Information shown:
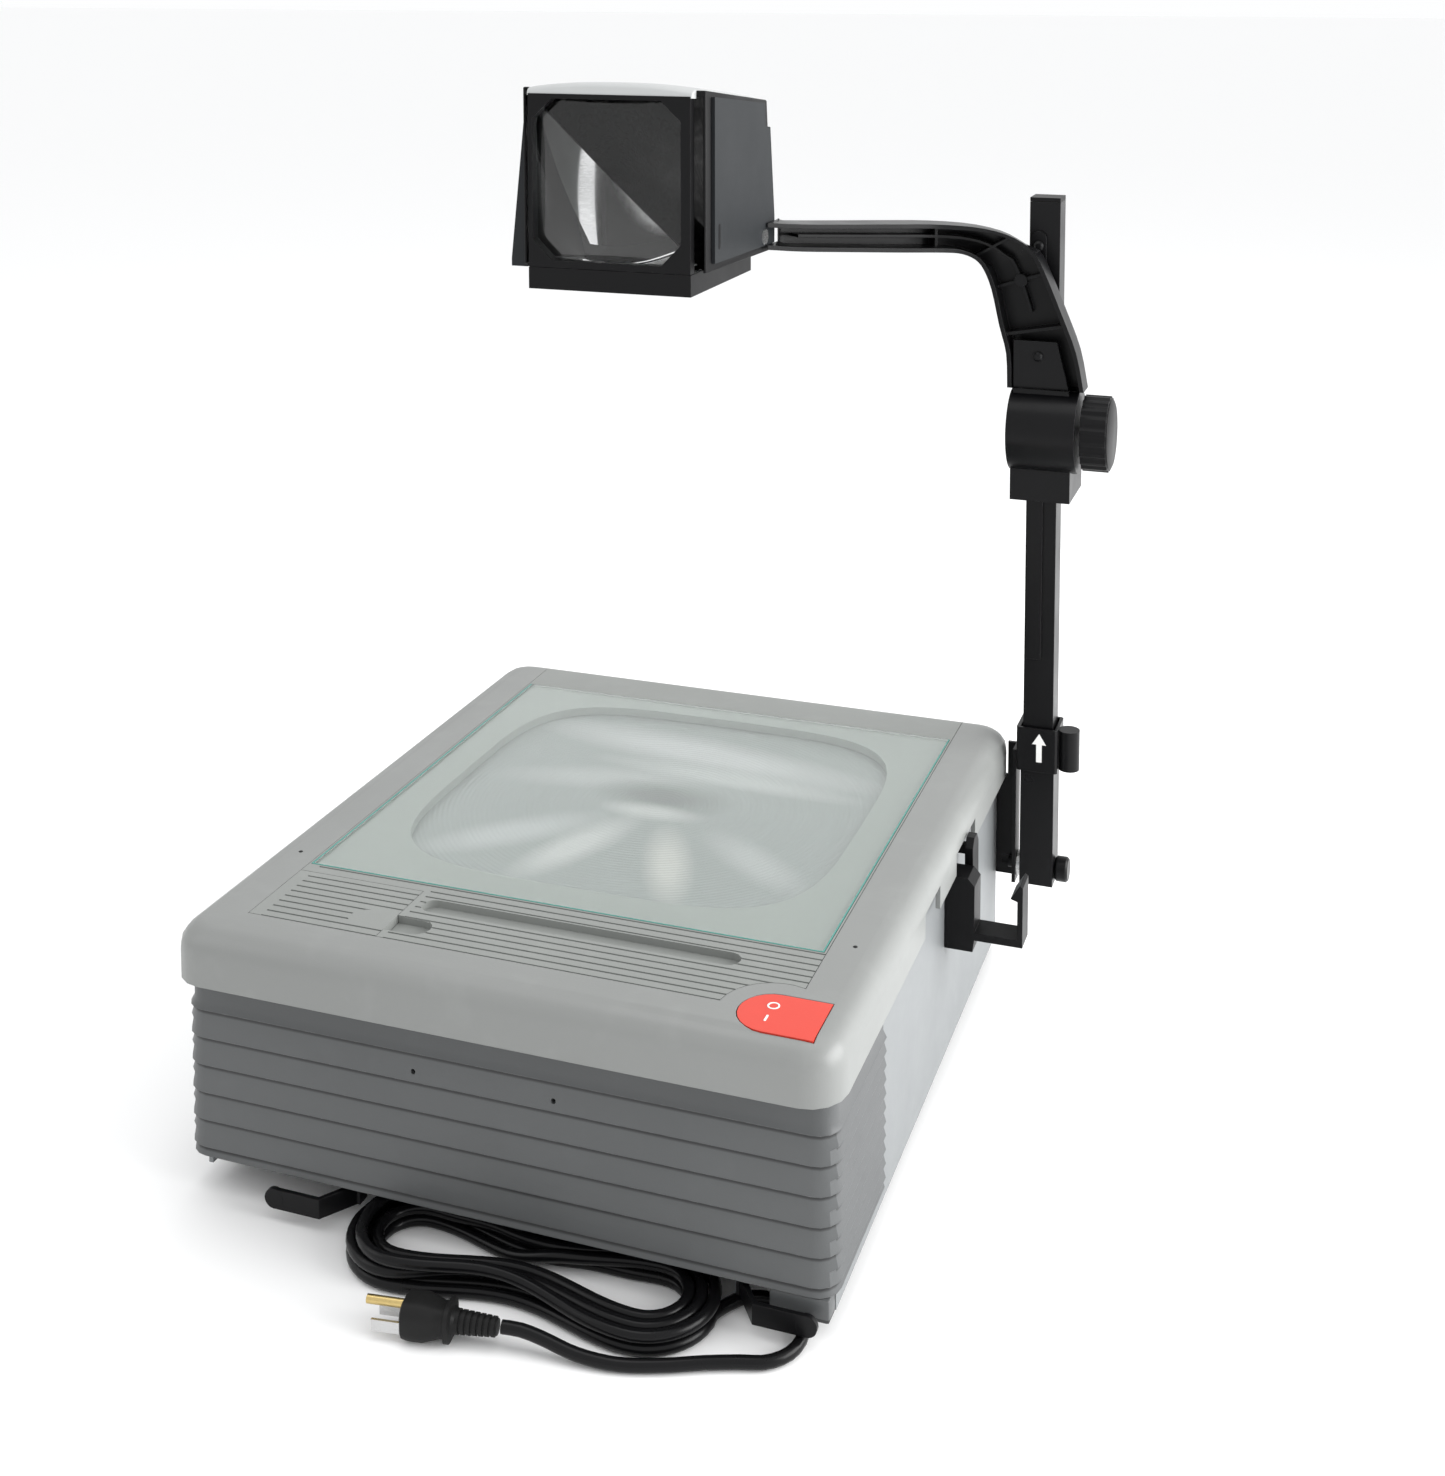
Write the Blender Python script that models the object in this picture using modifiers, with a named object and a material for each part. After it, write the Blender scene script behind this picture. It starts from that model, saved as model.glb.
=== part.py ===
"""Overhead projector with a folding corner post, a focusing carriage and a closed mirror head.

Lengths are in millimetres and are turned into metres where a mesh is made. X runs to the right,
Y to the back and Z up, from the middle of the base and the surface that it stands on.
"""
import math

import bmesh
import bpy
from mathutils import Matrix, Vector

MM = 0.001
GAP = 0.3

# Base and stage
BASE_SHIFT_X = -38.15
HALF_W, HALF_D = 203.5, 235.2
TOP_Z, SKIRT_Z = 167.3, 135.8
BODY_Z = 10.0
WALL_X, WALL_REAR_Y, WALL = 195.6, 231.0, 3.0
LID_X, LID_FRONT_Y, LID_Z = 168.0, -202.0, 157.3
LID_HINGE = (0, HALF_D, LID_Z - 0.2)
GLASS_X, GLASS_FRONT_Y, GLASS_REAR_Y, GLASS_Z = 166.9, -134.8, 188.6, 163.1
STAGE_Y, STAGE_A, STAGE_B = 33.0, 142.5, 140.0
FLAP_X, FLAP_REAR_Y, FLAP_Z = -83.4, -144.4, 161.3
GROOVE_FIRST_Y, GROOVE_PITCH, GROOVES = -136.6, 6.54, 11
SWITCH_X, SWITCH_Y, SWITCH_R = 158.5, -205.0, 19.0
SWITCH_EDGE_X, SWITCH_CUT_R = 187.0, 31.2

HOOK_LOW_Z, HOOK_HIGH_Z = 8.4, 20.0

# Ribbed front panel
RIB_TOP_Z, RIB_PITCH, SIDE_RIBS = 114.0, 8.45, 11
PANEL_X, PANEL_Y, PANEL_REAR_Y = 195.9, -218.8, -117.5
PANEL_LEFT = 3.0
PANEL_LOW_Z, PANEL_HIGH_Z = 23.6, 141.0
RIB_BASE, RIB_TIP, PANEL_CORNER = 1.3, 3.5, 10.5

# Post, carriage and head
POST_X, POST_Y, POST_TOP_Z = 228.0, 214.0, 563.5
SLEEVE_HALF, TUBE_HALF, TUBE_WALL = 12.0, 10.75, 2.0
SLEEVE_LOW_Z, SLEEVE_HIGH_Z = 61.5, 156.0
PIVOT_Z = 71.0
BARREL_Y, BARREL_Z, BARREL_R = 190.0, 401.0, 29.3
BARREL_X0, BARREL_X1 = 209.5, 257.0
PINION_R = 9.4
HEAD_Z0, HOOD_Z0, HOOD_Z1 = 523.0, 537.0, 650.0
HEAD_Y0, HEAD_Y1 = -48.0, 68.0
LENS_Y = 12.0
TILT_Y, TILT_Z = 54.0, 548.0

LAMP_PITCH = 18.0

# Cord
CORD_D = 7.0
CORD_Z = 3.9

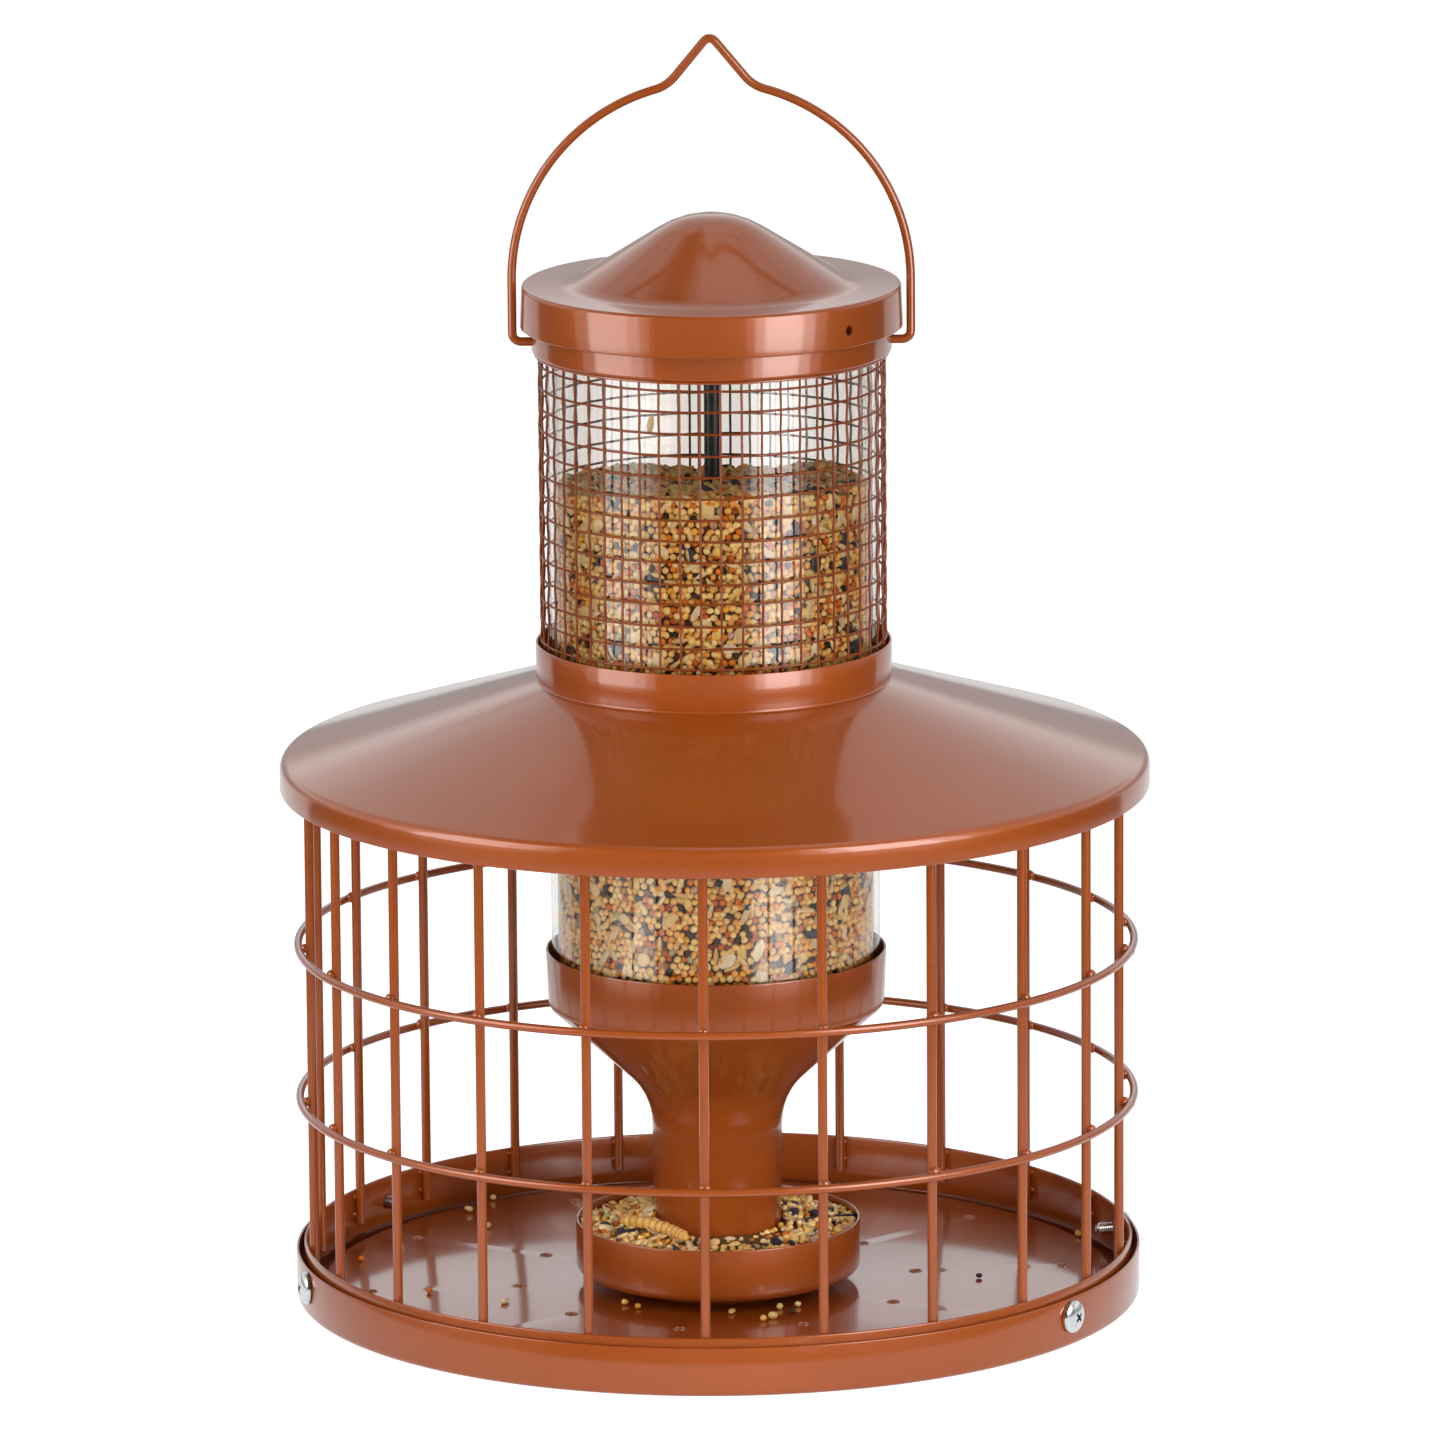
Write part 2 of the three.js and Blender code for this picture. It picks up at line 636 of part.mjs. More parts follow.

Problem description:
Print only the lines from the top of the data above down to the line holding "import math", inclusive.

Response to this exercise:
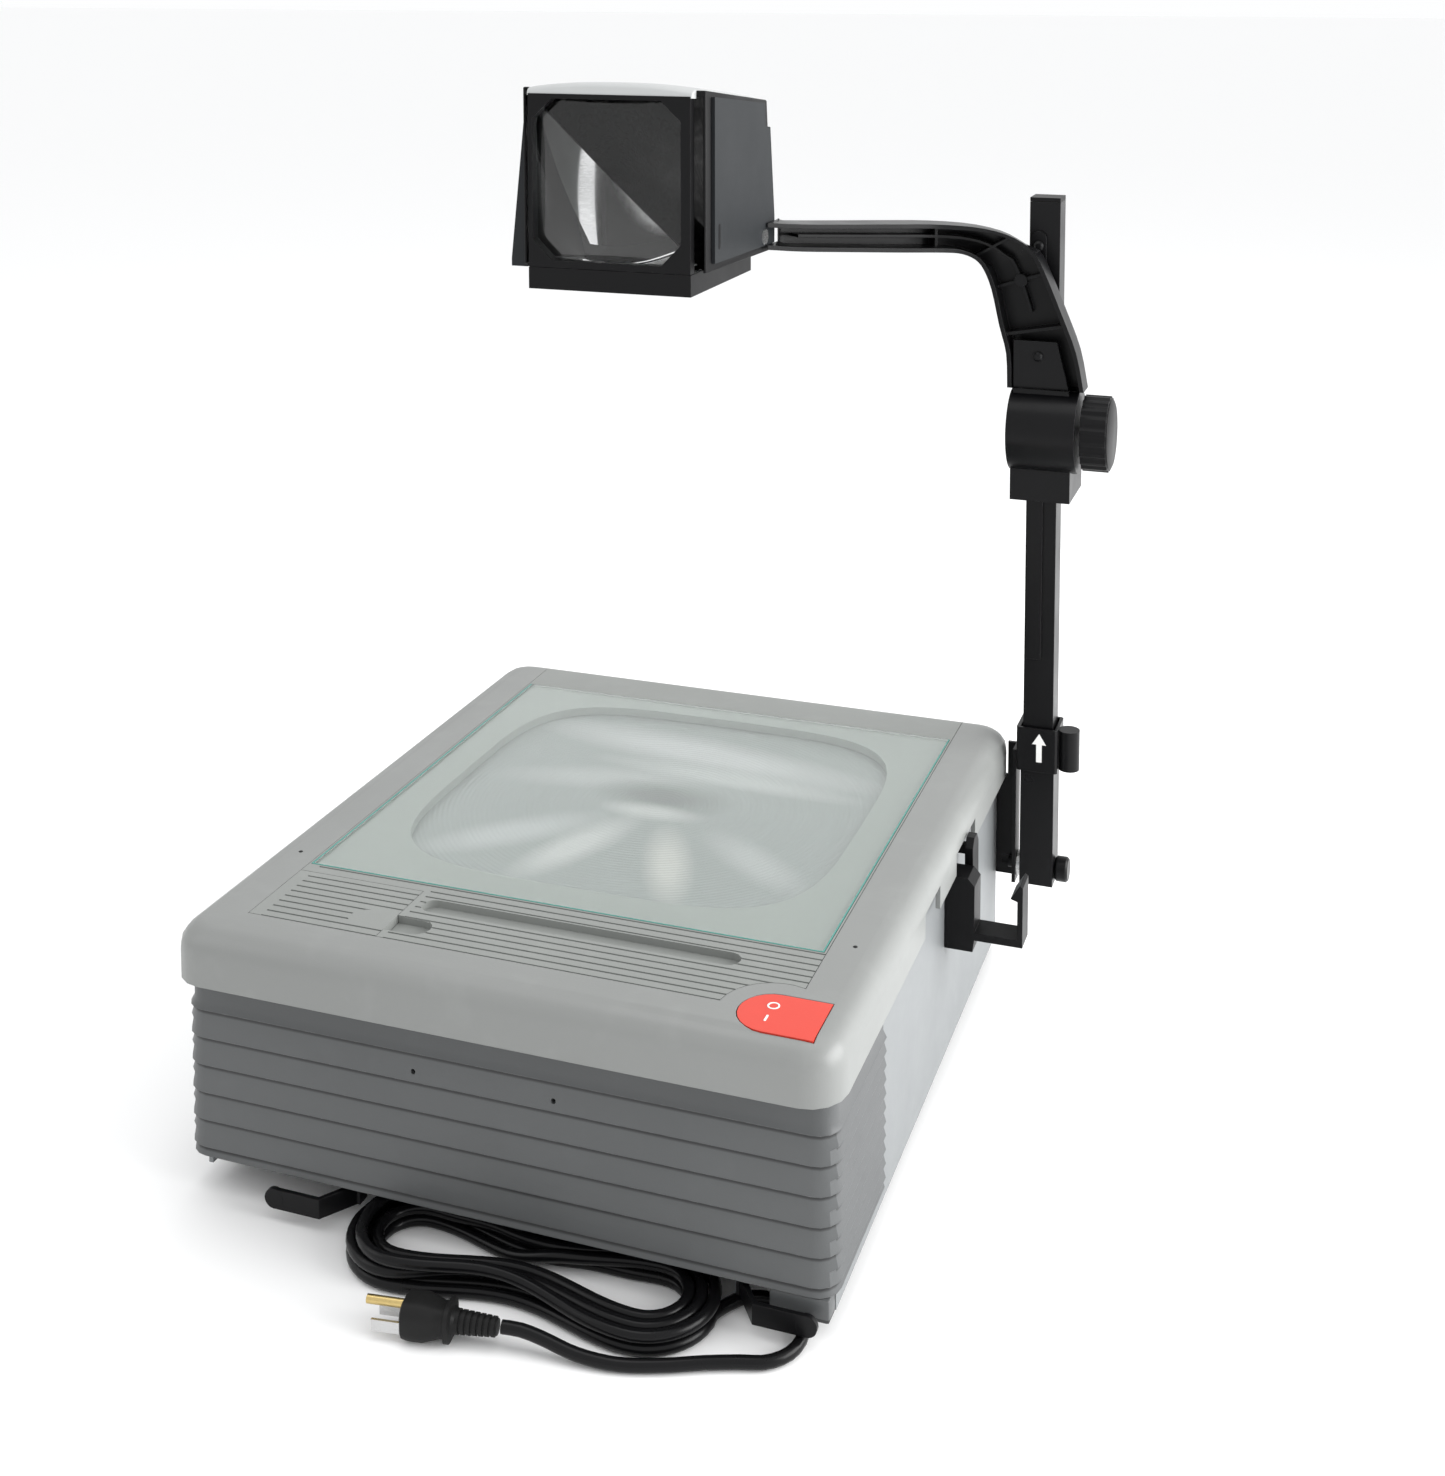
Write the Blender Python script that models the object in this picture using modifiers, with a named object and a material for each part. After it, write the Blender scene script behind this picture. It starts from that model, saved as model.glb.
=== part.py ===
"""Overhead projector with a folding corner post, a focusing carriage and a closed mirror head.

Lengths are in millimetres and are turned into metres where a mesh is made. X runs to the right,
Y to the back and Z up, from the middle of the base and the surface that it stands on.
"""
import math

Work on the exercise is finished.